BEGIN
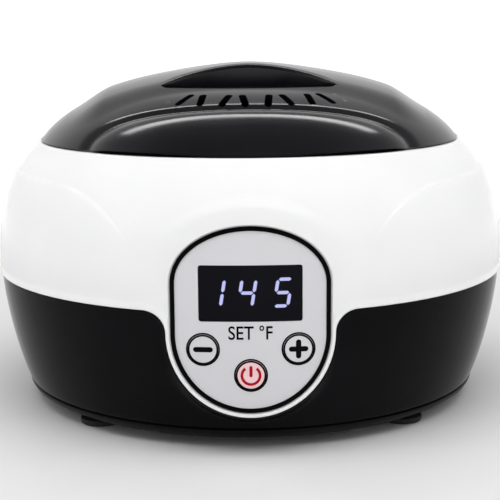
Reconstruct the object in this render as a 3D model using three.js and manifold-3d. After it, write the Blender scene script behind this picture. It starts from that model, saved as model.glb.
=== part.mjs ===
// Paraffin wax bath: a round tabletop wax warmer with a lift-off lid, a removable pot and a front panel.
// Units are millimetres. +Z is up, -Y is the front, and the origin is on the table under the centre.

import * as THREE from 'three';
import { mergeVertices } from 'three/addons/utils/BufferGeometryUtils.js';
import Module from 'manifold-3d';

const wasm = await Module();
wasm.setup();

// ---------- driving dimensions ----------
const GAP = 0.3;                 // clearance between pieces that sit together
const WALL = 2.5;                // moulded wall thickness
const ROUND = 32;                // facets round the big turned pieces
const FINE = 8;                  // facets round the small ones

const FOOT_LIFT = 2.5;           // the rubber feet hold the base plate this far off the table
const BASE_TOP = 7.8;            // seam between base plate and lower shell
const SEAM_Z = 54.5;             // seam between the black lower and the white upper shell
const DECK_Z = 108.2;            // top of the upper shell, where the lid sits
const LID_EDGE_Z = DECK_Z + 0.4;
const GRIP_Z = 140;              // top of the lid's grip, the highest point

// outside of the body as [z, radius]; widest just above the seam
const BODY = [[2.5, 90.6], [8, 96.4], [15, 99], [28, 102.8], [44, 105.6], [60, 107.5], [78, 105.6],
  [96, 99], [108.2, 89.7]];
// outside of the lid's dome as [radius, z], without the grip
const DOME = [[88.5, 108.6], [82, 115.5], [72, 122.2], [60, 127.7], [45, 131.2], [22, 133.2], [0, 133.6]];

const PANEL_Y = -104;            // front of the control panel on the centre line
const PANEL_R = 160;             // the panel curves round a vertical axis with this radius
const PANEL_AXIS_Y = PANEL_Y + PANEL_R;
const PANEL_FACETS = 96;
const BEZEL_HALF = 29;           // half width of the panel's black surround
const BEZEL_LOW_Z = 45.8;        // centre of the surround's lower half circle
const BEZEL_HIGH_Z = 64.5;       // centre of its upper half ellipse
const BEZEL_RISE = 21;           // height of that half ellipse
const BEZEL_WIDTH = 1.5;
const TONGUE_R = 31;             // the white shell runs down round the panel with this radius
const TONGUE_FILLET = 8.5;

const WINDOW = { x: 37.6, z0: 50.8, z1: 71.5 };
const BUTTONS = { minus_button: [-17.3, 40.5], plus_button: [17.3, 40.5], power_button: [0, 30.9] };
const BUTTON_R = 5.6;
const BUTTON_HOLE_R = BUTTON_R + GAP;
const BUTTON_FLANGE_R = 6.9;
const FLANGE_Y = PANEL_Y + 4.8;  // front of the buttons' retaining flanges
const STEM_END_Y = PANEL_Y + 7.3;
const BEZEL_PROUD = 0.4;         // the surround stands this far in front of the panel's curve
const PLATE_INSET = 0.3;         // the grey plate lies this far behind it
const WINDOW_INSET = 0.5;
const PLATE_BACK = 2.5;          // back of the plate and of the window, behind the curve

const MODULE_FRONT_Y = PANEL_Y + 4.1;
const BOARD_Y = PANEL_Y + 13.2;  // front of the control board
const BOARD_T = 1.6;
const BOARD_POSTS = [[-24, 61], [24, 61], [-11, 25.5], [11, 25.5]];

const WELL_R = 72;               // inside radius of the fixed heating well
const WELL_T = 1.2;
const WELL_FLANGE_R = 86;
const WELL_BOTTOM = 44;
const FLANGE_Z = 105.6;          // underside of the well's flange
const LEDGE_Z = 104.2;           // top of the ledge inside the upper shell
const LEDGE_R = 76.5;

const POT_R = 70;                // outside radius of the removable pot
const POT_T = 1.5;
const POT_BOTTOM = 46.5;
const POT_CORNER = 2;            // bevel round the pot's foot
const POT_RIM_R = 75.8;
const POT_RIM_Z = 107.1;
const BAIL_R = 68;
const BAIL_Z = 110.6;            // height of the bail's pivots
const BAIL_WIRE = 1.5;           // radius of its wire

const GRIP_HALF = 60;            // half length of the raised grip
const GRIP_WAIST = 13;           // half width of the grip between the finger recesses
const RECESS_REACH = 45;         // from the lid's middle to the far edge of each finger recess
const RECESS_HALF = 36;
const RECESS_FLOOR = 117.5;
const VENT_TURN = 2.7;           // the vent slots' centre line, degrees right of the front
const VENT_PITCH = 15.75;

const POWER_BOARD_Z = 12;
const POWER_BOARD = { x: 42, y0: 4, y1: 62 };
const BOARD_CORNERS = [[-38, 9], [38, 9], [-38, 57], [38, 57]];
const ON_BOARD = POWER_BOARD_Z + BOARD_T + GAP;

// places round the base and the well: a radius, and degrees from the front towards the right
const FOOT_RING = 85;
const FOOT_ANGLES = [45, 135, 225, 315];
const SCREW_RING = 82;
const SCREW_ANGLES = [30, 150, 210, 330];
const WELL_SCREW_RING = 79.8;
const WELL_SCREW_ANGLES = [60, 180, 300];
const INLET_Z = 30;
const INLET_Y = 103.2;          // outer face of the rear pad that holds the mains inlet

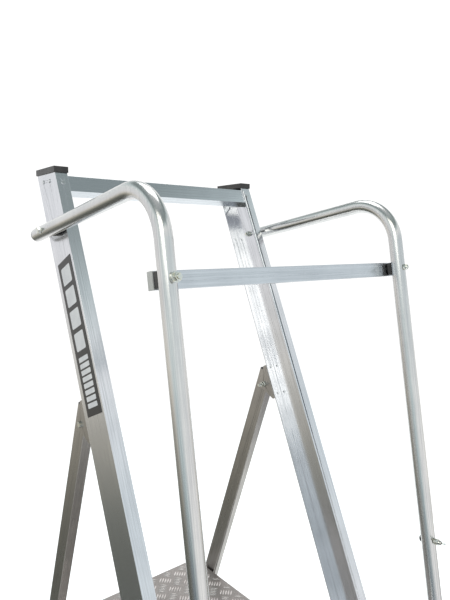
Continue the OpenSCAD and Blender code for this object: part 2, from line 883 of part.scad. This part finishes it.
END
Directions>
Exact reproduction is required: output the lines from the start of the entries above through the line with "wasm.setup();".

Written response>
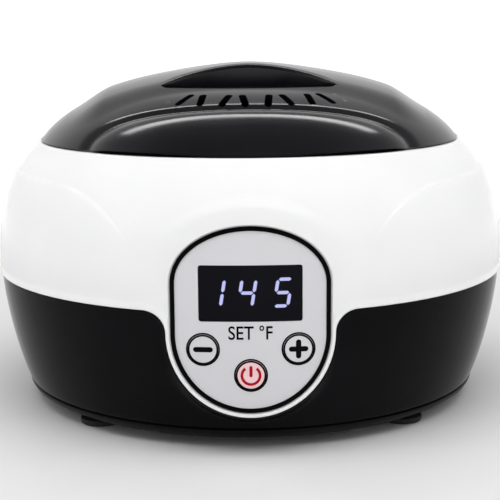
Reconstruct the object in this render as a 3D model using three.js and manifold-3d. After it, write the Blender scene script behind this picture. It starts from that model, saved as model.glb.
=== part.mjs ===
// Paraffin wax bath: a round tabletop wax warmer with a lift-off lid, a removable pot and a front panel.
// Units are millimetres. +Z is up, -Y is the front, and the origin is on the table under the centre.

import * as THREE from 'three';
import { mergeVertices } from 'three/addons/utils/BufferGeometryUtils.js';
import Module from 'manifold-3d';

const wasm = await Module();
wasm.setup();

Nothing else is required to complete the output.